Гончар отошел в сторону, сломал сургучную печать, вскрыл пакет. Прочел:
«Вы назначаетесь начальником радиостанции для обеспечения связи Архангельска с Москвой по прилагаемому расписанию. В вашем распоряжении офицер специальной связи лейтенант Савельев и радист старшина Мельников. Радиостанцию развернуть в помещениях, предоставленных авиационной частью. После установления связи с Москвой надлежит прибыть к начальнику штаба Архангельского военного округа комбригу Григорьеву, и действовать согласно его указаниям».
И подпись: полковник Рябов.
Едва успел прочесть приказ, как подкатила машина.
«Кто лейтенант Гончар?» — спросил майор в авиационной форме, выйдя из машины.
Гончар поднял руку. Майор подозрительно оглядел его, остановил взгляд на шляпе. Шляпа в ту пору и вправду была не в почете.
Пришлось предъявить удостоверение. Майор сказал, что для них выделены две комнаты в штабе части. Окна зарешечены, у дверей круглосуточный пост. Выделен катер для переправы через Северную Двину и связи со штабом округа.
Расписание предусматривало ночной и дневной сеансы связи, а также вызов Москвы в любое время суток. Центр следил за Архангельском каждые десять минут в начале часа.
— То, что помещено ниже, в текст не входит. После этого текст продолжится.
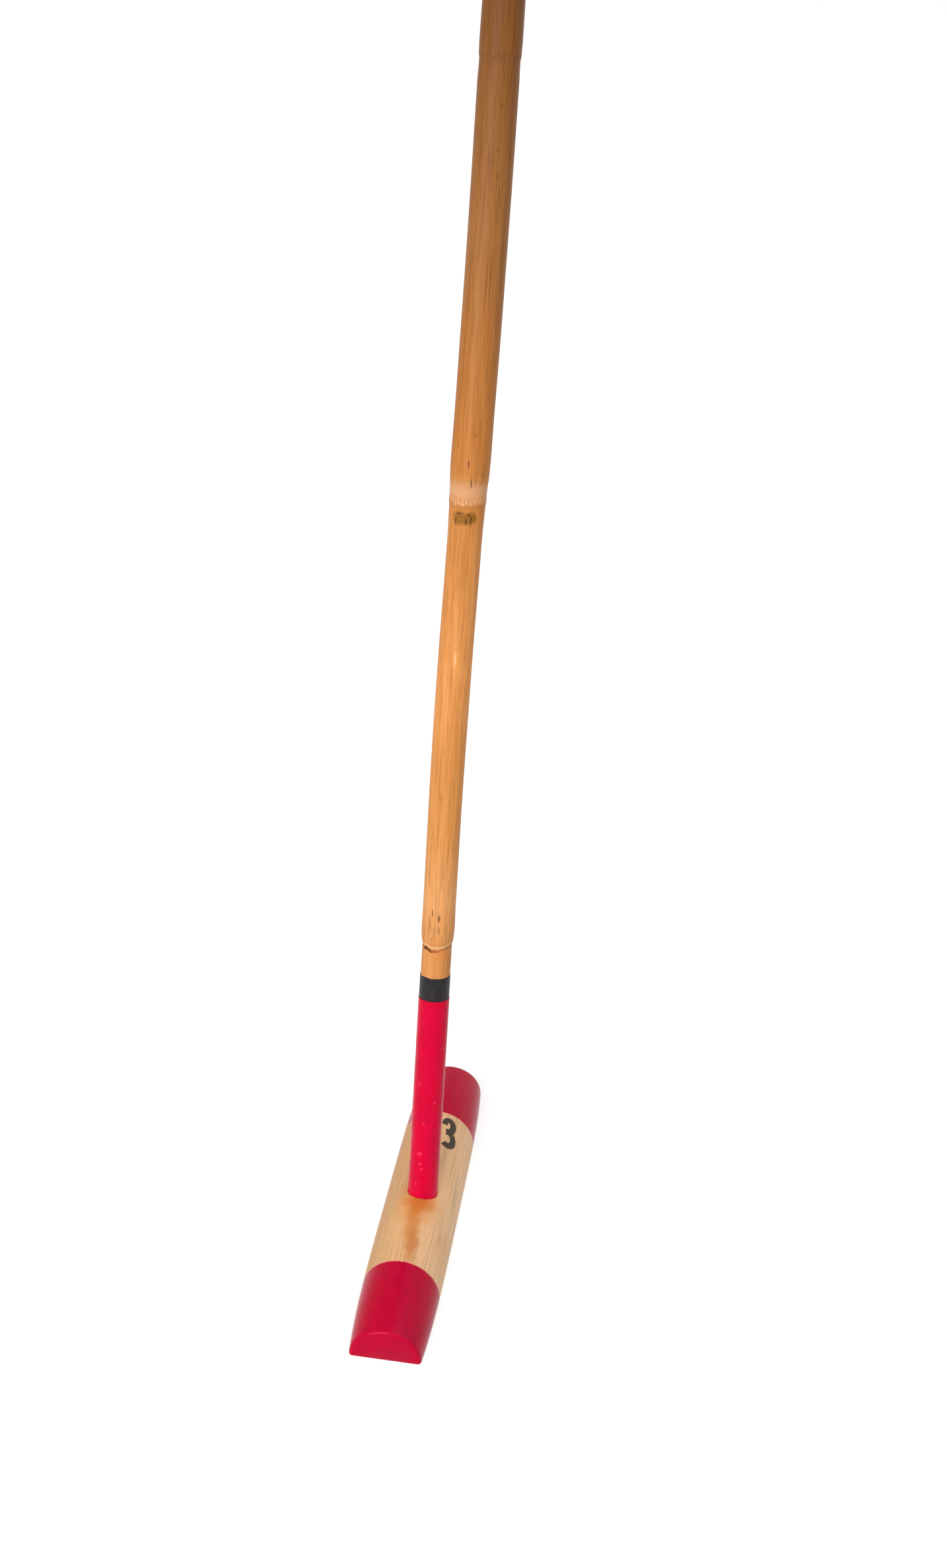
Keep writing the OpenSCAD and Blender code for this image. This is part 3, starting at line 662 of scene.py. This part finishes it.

Этот способ связи обеспечивал высокую оперативность прохождения радиограмм.
Расписание говорило само за себя: им предстоит выполнять задачу государственной важности.
Лейтенант Гончар и старшина Мельников развернули аппаратуру и уже после пяти часов утра установили связь с Москвой. Затем Гончар переправился через Северную Двину и прибыл в штаб округа к комбригу Григорьеву.
Комбриг выслушал доклад и немало удивился сказанному. Уж он-то, как никто другой, знал качество связи его штаба с Москвой. Она была неустойчивой, а порой вообще пропадала. Телеграфная линия через Вологду также работала плохо.
И поэтому Григорьев решил сам убедиться в устойчивости радиомоста. Но перед этим он, наконец, раскрыл суть операции. Оказалось, что в ближайшие два-три дня в Архангельск должен прибыть личный представитель президента Ф.Рузвельта господин Гарри Гопкинс. После остановки в Архангельске он вылетит в Москву. На обратном пути из Архангельска отправится в Англию.